• Written instruction: Read the listing below and copy out every line that holds "bodies".

• Material:
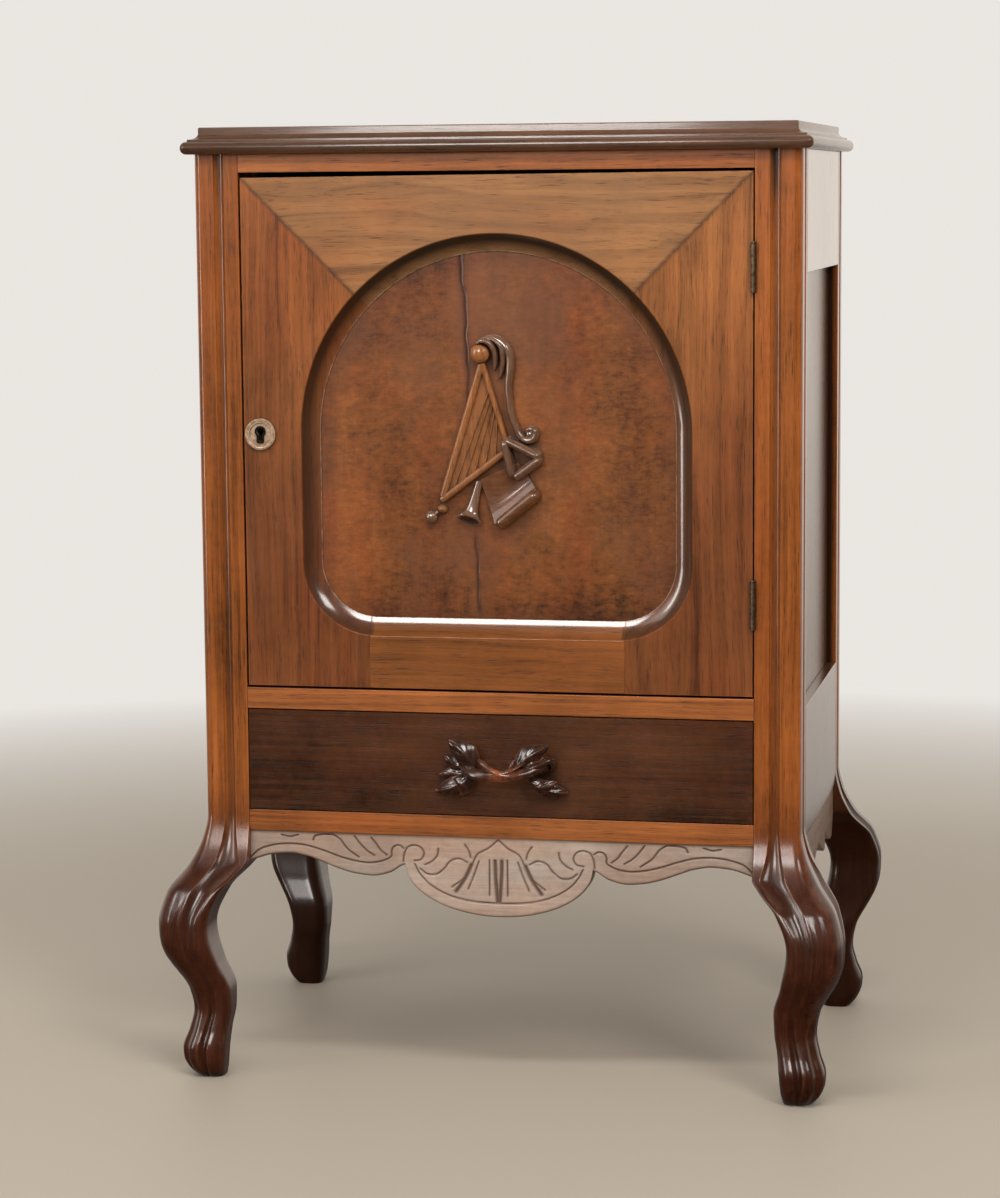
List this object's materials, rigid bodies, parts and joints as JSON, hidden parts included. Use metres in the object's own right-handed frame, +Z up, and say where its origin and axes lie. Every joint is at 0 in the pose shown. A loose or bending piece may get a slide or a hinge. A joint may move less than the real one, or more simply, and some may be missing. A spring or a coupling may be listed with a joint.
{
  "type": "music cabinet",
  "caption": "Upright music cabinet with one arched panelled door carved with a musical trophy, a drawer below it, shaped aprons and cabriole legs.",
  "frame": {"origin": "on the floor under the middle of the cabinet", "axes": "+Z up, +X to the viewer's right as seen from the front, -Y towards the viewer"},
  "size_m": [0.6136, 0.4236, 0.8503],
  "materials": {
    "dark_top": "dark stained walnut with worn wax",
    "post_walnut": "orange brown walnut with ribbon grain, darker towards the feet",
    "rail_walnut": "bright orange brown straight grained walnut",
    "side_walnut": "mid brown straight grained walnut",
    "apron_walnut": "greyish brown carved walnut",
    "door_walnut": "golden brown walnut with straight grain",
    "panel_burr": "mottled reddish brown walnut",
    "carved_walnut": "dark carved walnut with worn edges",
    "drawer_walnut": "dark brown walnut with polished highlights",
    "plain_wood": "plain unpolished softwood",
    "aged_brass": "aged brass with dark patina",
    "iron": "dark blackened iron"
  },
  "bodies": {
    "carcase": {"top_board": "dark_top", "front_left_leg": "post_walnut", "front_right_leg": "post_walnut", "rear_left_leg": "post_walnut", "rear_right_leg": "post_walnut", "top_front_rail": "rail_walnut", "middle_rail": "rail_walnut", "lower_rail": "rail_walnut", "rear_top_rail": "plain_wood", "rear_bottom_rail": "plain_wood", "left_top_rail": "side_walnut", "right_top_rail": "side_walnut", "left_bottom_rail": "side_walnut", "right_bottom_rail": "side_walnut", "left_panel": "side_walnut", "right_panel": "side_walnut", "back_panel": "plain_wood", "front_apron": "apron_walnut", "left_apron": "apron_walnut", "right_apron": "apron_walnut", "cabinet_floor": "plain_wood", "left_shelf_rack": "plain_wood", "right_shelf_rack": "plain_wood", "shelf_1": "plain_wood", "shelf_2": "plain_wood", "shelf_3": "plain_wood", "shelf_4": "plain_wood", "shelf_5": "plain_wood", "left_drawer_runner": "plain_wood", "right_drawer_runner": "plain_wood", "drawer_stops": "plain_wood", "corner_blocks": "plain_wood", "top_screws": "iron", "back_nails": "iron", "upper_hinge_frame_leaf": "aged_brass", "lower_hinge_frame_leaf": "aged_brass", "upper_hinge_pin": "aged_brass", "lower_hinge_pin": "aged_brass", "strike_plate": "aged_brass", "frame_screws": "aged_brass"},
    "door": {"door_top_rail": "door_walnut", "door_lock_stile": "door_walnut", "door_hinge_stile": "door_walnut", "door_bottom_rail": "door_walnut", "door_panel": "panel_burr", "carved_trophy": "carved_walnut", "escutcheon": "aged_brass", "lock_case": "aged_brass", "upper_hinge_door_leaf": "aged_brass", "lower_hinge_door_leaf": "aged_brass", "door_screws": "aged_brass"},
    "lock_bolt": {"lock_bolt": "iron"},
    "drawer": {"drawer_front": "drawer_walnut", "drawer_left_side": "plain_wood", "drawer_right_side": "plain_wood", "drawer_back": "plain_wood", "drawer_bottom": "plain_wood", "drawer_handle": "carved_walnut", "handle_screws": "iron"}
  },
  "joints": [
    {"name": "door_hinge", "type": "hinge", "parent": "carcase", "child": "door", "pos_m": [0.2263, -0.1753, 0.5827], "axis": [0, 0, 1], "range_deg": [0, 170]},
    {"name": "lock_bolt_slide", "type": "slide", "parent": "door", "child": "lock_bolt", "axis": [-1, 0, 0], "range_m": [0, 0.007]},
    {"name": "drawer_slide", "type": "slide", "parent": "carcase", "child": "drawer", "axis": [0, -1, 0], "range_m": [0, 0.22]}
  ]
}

• Result of the task:
List this object's materials, rigid bodies, parts and joints as JSON, hidden parts included. Use metres in the object's own right-handed frame, +Z up, and say where its origin and axes lie. Every joint is at 0 in the pose shown. A loose or bending piece may get a slide or a hinge. A joint may move less than the real one, or more simply, and some may be missing. A spring or a coupling may be listed with a joint.
  "bodies": {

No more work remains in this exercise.